-- Task statement --
Within the material below, transcribe exactly the lines from the one holding "Write part 3" through the one holding "return make_piece(name, [where", keeping both ends and skipping the rest.

─── Material for the task ───

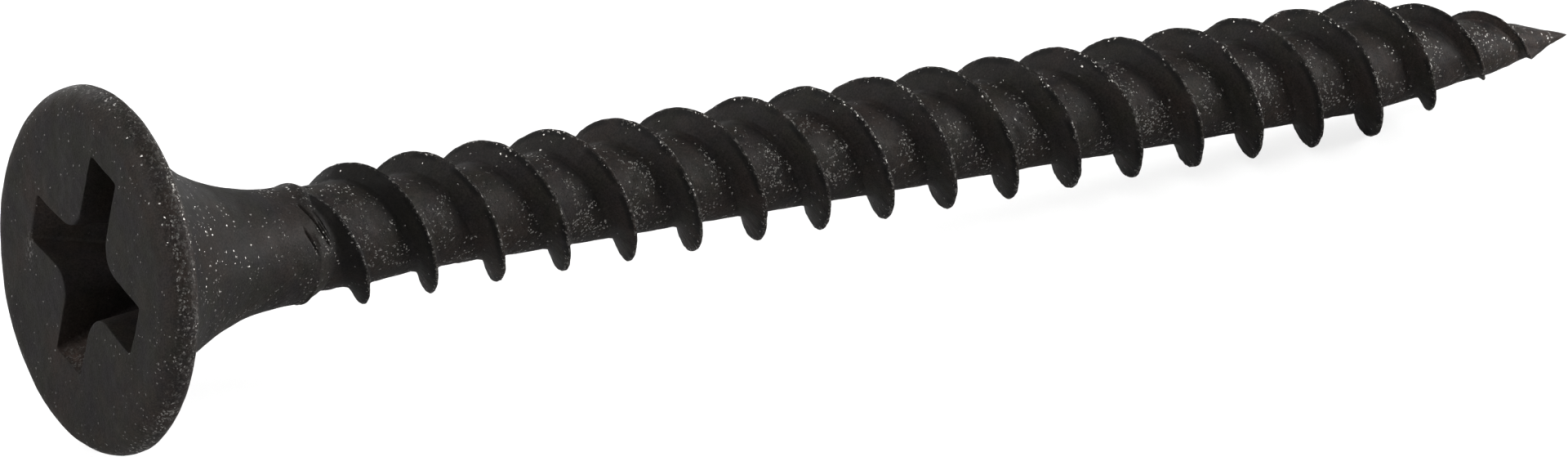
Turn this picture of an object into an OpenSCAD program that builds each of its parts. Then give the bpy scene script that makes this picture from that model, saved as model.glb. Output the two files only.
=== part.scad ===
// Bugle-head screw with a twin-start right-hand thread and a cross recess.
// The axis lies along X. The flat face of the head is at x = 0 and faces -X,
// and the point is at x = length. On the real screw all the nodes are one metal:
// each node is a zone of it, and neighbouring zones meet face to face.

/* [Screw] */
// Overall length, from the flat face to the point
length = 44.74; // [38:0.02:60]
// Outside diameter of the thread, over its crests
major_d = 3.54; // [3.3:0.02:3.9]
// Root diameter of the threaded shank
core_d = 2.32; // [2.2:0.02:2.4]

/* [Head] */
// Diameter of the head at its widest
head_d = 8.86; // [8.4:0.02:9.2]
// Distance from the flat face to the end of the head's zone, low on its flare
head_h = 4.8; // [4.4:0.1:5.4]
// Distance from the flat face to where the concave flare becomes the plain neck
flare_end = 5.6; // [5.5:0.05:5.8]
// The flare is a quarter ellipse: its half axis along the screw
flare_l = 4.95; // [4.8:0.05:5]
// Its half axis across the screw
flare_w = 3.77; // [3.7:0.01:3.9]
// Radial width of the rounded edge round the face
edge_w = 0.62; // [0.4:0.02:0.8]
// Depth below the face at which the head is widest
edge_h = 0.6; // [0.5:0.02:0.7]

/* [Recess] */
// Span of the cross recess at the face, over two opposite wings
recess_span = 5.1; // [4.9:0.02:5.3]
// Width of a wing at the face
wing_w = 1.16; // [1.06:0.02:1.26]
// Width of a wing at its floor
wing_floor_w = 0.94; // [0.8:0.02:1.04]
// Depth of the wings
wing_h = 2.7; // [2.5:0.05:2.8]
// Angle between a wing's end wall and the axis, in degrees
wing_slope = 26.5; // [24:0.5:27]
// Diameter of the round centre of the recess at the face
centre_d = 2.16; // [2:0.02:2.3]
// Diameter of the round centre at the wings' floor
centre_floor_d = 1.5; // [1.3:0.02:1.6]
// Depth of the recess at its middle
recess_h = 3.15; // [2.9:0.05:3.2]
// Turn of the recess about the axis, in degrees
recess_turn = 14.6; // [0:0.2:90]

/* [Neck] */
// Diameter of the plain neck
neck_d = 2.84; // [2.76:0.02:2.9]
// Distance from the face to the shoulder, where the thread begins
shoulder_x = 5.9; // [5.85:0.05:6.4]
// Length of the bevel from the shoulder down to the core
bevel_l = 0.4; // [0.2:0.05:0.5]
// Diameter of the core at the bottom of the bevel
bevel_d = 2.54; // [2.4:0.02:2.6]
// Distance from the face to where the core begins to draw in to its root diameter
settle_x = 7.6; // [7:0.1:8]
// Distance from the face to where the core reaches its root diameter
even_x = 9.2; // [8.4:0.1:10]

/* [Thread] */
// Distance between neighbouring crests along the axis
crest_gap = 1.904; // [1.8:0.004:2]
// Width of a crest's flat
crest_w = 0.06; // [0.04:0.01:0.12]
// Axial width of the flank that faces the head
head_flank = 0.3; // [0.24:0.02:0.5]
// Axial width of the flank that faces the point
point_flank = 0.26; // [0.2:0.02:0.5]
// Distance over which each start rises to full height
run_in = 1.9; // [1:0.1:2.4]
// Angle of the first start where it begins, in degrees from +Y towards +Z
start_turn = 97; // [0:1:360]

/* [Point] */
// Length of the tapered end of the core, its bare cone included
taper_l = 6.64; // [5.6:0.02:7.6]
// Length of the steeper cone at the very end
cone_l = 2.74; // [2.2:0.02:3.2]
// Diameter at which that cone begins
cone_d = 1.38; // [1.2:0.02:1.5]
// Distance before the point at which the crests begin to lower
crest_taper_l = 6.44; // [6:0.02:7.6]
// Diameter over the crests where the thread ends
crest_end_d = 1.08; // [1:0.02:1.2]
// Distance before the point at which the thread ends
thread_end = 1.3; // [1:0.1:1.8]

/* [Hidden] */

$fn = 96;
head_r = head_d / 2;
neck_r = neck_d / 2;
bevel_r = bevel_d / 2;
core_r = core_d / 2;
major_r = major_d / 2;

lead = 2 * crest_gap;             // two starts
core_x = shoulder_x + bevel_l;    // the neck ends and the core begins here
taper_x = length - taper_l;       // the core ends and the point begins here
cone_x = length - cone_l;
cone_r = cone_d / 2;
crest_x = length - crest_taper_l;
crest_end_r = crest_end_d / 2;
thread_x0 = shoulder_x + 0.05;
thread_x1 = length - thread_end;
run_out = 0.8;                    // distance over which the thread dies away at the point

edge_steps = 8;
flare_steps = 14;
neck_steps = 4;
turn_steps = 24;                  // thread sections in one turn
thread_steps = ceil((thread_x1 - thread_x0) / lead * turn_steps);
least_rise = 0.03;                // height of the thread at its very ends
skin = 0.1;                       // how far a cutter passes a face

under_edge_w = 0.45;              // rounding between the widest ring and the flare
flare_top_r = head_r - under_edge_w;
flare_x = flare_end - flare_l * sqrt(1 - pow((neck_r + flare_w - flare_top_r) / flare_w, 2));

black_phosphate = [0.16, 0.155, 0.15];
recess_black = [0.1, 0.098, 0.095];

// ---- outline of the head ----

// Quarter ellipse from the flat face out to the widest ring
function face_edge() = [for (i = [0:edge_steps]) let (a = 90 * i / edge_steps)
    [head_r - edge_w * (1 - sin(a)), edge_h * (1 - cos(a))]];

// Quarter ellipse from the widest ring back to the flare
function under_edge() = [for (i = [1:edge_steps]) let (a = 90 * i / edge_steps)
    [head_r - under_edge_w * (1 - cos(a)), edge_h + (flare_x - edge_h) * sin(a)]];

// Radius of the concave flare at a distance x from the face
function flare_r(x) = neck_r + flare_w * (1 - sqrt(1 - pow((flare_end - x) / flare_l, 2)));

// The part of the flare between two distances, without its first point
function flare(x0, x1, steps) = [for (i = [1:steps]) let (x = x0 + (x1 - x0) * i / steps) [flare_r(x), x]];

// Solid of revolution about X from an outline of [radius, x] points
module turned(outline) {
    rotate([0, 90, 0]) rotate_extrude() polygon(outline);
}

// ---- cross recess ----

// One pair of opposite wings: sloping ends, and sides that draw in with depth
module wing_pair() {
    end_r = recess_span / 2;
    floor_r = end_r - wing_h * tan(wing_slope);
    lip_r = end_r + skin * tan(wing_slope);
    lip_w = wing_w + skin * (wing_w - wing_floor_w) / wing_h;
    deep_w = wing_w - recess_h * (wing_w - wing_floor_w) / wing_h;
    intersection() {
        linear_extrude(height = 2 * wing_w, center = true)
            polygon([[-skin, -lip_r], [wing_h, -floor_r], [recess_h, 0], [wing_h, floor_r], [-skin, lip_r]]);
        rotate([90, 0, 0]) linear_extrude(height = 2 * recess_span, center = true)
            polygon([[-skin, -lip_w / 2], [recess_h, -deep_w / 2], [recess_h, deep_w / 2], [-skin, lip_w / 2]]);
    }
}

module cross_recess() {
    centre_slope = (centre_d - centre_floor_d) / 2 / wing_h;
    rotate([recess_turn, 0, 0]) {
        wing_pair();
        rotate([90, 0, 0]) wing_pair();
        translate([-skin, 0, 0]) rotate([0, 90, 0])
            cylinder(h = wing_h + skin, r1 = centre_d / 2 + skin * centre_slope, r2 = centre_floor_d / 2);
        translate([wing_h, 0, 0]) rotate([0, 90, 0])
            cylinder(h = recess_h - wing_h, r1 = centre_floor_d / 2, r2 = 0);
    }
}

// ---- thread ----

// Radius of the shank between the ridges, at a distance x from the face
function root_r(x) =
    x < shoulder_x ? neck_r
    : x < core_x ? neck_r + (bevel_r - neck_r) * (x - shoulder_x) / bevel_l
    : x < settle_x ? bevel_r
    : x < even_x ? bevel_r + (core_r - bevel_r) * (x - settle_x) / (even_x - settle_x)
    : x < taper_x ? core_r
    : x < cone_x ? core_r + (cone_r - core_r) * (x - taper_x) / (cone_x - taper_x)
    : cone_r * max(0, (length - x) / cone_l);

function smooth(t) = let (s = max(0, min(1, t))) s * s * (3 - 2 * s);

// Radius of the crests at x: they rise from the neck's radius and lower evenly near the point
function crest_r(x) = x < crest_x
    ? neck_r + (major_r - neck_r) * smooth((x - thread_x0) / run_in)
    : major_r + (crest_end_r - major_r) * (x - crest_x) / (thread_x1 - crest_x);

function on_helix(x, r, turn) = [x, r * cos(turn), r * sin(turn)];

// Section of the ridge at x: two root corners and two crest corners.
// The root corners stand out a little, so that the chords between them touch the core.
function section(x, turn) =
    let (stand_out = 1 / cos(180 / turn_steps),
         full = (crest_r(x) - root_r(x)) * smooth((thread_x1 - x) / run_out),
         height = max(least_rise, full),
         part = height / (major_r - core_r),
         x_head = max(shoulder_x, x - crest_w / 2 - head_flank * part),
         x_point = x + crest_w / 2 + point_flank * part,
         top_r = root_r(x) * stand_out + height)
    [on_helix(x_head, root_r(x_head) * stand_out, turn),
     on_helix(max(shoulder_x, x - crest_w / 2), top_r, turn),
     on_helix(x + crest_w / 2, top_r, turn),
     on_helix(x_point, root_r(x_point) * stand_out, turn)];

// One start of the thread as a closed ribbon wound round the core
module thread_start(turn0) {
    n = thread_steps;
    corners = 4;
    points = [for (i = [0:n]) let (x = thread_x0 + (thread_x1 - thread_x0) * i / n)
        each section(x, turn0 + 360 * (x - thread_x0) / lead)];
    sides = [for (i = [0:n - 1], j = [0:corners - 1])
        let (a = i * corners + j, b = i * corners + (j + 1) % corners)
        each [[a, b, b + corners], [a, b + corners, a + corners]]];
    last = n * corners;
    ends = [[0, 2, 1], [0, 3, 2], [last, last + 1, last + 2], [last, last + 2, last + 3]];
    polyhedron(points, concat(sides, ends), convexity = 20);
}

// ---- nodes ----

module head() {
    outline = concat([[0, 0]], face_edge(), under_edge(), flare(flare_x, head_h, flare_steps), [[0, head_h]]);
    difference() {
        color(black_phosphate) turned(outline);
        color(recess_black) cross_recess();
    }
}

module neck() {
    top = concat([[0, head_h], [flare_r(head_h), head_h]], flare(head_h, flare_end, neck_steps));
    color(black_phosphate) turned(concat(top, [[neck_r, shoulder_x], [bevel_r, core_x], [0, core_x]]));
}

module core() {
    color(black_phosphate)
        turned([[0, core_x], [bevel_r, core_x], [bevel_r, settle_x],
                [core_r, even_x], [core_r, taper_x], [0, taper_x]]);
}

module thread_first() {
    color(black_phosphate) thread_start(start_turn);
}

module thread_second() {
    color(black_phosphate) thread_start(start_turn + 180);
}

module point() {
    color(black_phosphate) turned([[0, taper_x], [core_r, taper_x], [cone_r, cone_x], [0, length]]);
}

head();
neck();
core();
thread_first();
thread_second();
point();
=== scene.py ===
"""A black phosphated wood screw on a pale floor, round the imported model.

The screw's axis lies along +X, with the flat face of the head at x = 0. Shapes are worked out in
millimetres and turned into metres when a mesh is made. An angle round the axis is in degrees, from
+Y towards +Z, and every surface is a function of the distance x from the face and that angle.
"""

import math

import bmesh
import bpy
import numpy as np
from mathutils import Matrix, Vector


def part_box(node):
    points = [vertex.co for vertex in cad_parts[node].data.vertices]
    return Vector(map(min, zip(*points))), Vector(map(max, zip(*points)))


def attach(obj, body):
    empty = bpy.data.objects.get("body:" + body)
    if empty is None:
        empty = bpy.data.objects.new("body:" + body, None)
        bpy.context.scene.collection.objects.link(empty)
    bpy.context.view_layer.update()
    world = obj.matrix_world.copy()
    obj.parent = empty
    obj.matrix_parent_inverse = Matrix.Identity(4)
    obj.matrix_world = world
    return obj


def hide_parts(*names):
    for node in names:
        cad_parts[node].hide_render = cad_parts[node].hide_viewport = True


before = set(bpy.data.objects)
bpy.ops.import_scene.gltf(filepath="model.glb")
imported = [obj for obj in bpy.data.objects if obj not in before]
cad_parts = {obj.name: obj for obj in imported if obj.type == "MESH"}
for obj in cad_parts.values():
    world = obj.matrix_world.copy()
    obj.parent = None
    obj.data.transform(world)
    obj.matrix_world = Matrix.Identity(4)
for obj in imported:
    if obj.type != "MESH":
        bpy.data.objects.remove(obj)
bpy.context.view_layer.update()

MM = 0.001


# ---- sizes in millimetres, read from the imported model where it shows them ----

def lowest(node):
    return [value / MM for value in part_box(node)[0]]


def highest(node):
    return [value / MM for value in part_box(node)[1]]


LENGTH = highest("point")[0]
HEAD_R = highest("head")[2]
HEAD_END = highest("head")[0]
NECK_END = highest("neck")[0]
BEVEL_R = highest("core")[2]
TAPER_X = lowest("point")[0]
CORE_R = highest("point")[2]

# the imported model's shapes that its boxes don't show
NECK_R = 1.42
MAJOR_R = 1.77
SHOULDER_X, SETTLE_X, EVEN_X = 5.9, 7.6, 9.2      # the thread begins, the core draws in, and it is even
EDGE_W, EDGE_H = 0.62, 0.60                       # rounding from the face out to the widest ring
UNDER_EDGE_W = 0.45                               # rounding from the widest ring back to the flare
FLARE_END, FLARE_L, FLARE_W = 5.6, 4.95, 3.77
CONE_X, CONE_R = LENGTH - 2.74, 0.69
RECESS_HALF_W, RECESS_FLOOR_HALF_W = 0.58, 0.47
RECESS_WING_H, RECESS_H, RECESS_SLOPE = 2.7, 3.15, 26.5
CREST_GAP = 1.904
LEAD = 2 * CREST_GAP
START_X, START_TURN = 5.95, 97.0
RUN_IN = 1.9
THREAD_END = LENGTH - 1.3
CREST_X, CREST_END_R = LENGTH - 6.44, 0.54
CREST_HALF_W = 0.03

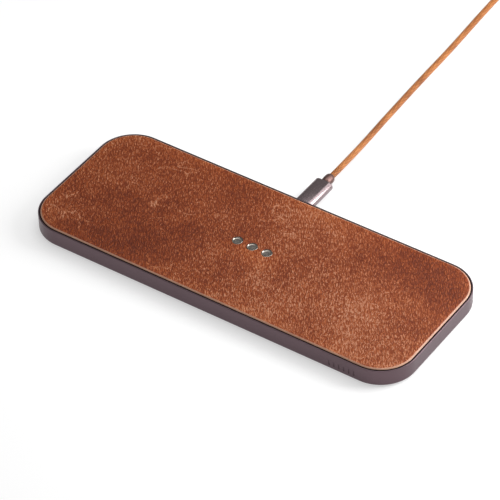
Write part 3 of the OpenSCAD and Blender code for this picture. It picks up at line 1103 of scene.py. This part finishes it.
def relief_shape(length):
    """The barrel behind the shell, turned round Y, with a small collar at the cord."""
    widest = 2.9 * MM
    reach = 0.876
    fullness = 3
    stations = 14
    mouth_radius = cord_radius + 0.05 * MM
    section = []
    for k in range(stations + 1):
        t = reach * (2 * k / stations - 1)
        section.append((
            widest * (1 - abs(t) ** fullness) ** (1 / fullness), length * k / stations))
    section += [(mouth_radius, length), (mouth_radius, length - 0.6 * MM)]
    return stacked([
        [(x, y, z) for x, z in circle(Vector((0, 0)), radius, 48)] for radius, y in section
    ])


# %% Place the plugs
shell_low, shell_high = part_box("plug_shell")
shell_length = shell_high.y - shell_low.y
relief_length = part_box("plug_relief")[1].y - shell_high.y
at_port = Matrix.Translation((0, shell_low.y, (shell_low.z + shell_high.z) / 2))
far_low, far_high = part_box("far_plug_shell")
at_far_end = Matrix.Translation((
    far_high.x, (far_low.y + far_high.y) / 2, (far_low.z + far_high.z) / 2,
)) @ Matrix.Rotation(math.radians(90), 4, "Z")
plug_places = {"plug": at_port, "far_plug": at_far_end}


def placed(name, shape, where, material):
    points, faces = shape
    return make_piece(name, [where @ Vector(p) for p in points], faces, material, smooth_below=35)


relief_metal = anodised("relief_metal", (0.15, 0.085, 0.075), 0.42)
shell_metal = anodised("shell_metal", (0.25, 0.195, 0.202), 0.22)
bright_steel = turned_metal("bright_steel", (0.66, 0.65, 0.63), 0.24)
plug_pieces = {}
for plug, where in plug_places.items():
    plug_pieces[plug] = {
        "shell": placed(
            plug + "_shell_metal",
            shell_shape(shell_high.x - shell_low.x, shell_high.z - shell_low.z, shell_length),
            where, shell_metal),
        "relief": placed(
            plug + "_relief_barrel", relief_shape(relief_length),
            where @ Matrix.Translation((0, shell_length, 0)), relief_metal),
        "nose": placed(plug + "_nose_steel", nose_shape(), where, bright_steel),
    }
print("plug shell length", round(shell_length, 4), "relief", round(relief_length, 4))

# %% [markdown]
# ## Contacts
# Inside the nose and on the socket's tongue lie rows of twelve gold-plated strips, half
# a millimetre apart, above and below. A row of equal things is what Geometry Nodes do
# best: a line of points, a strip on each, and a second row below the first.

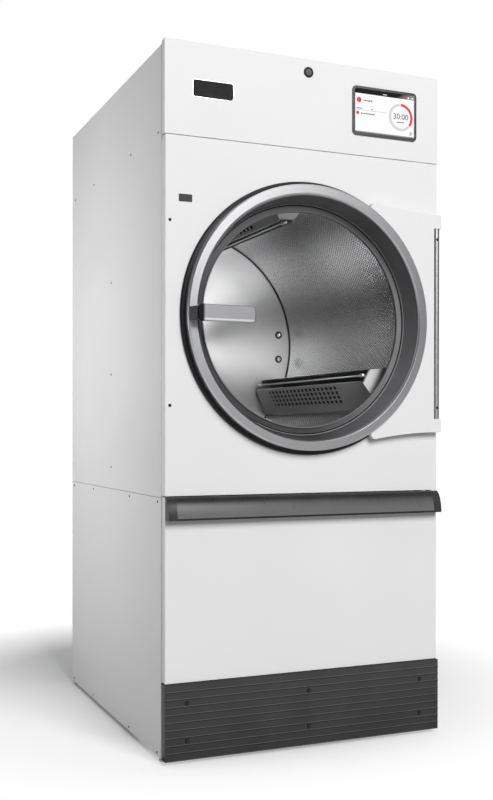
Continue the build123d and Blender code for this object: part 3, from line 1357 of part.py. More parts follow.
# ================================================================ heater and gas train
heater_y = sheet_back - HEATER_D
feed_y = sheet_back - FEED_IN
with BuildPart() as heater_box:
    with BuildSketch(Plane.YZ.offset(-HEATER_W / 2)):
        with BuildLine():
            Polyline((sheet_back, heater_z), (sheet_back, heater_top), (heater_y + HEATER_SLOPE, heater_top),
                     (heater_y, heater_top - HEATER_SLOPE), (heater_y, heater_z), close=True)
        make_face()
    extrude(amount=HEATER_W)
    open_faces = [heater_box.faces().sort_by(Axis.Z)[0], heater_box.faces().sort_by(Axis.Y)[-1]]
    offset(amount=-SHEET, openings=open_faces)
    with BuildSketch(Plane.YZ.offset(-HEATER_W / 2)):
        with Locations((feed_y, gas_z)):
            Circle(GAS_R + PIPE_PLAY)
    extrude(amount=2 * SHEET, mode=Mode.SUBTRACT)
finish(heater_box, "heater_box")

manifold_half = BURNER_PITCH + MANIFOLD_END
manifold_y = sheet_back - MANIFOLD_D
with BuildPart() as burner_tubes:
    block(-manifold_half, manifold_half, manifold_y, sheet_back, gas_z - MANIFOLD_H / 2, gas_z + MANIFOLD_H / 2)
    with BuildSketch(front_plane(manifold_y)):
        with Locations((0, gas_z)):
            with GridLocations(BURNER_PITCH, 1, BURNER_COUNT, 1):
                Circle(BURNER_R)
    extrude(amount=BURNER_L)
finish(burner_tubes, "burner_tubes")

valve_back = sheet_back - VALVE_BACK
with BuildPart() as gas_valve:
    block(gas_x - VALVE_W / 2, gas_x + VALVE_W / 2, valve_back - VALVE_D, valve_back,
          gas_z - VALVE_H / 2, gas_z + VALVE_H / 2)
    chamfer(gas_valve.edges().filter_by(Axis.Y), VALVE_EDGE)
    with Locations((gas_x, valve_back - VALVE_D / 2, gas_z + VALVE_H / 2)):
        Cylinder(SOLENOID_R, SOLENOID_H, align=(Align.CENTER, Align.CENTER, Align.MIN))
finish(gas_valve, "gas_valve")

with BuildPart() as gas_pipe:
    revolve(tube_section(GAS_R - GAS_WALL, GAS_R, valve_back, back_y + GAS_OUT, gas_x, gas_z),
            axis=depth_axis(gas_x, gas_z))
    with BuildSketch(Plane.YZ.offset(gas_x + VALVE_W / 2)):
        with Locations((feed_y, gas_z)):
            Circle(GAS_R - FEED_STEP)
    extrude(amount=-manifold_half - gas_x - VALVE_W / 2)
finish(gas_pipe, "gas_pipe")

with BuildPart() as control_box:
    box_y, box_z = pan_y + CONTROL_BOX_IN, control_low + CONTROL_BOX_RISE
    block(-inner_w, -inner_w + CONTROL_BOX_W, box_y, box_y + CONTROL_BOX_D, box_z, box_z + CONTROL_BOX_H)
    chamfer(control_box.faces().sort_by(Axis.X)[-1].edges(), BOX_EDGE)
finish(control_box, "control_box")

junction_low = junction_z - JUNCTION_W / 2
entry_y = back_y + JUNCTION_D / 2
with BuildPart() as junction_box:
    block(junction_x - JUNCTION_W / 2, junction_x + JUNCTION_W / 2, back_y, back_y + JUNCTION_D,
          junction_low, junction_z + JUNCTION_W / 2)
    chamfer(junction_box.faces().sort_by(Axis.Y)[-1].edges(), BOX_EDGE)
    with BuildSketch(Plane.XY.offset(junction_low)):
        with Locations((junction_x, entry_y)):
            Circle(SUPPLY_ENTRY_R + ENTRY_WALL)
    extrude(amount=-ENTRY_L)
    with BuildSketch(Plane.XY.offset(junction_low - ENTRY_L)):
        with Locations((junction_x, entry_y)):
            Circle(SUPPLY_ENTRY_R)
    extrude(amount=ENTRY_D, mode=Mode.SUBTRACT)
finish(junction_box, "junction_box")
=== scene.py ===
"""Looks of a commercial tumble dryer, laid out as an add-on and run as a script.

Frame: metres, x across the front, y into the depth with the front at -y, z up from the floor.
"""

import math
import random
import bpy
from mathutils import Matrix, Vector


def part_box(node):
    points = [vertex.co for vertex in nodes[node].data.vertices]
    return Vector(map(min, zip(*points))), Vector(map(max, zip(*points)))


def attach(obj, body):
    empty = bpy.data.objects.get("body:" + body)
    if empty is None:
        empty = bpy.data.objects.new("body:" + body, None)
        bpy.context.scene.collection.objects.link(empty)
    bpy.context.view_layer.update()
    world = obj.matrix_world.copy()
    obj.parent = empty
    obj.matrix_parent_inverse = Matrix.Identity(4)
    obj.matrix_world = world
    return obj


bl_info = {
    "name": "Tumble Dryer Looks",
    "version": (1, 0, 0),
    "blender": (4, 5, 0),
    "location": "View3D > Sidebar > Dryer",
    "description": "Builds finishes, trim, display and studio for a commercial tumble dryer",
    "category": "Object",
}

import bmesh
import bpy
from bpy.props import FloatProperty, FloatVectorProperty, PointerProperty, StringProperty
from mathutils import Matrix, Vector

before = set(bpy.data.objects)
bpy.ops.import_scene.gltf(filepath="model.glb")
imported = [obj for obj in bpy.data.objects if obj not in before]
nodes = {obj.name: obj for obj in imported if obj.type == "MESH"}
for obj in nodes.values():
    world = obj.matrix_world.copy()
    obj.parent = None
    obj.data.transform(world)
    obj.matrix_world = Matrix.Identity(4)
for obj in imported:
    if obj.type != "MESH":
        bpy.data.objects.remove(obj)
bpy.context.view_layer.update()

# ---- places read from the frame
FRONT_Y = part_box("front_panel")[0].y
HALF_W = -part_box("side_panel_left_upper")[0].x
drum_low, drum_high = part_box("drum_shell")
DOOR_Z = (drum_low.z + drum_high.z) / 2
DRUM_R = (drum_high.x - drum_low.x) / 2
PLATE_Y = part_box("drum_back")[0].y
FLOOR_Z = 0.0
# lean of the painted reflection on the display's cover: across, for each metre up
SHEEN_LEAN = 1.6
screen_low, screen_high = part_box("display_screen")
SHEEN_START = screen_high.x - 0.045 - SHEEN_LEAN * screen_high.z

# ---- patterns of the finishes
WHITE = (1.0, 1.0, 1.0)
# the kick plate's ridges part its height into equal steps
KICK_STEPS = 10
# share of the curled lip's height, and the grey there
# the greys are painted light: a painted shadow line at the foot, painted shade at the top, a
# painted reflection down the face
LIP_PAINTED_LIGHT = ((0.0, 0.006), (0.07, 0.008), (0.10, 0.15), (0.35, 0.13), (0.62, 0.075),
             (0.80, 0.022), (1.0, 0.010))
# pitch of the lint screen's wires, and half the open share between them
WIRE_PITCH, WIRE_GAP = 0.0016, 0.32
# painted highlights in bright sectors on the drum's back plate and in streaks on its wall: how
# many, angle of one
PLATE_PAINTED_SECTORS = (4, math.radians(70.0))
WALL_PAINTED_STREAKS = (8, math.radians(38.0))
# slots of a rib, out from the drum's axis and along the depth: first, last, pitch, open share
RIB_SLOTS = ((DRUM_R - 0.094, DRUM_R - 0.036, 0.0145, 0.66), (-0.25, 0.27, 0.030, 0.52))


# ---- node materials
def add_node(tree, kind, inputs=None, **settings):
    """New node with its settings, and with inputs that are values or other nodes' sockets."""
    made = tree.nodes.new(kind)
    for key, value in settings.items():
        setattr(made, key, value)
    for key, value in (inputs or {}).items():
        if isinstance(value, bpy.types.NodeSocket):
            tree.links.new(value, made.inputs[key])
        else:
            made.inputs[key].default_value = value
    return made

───

-- Correct output --
Write part 3 of the OpenSCAD and Blender code for this picture. It picks up at line 1103 of scene.py. This part finishes it.
def relief_shape(length):
    """The barrel behind the shell, turned round Y, with a small collar at the cord."""
    widest = 2.9 * MM
    reach = 0.876
    fullness = 3
    stations = 14
    mouth_radius = cord_radius + 0.05 * MM
    section = []
    for k in range(stations + 1):
        t = reach * (2 * k / stations - 1)
        section.append((
            widest * (1 - abs(t) ** fullness) ** (1 / fullness), length * k / stations))
    section += [(mouth_radius, length), (mouth_radius, length - 0.6 * MM)]
    return stacked([
        [(x, y, z) for x, z in circle(Vector((0, 0)), radius, 48)] for radius, y in section
    ])


# %% Place the plugs
shell_low, shell_high = part_box("plug_shell")
shell_length = shell_high.y - shell_low.y
relief_length = part_box("plug_relief")[1].y - shell_high.y
at_port = Matrix.Translation((0, shell_low.y, (shell_low.z + shell_high.z) / 2))
far_low, far_high = part_box("far_plug_shell")
at_far_end = Matrix.Translation((
    far_high.x, (far_low.y + far_high.y) / 2, (far_low.z + far_high.z) / 2,
)) @ Matrix.Rotation(math.radians(90), 4, "Z")
plug_places = {"plug": at_port, "far_plug": at_far_end}


def placed(name, shape, where, material):
    points, faces = shape
    return make_piece(name, [where @ Vector(p) for p in points], faces, material, smooth_below=35)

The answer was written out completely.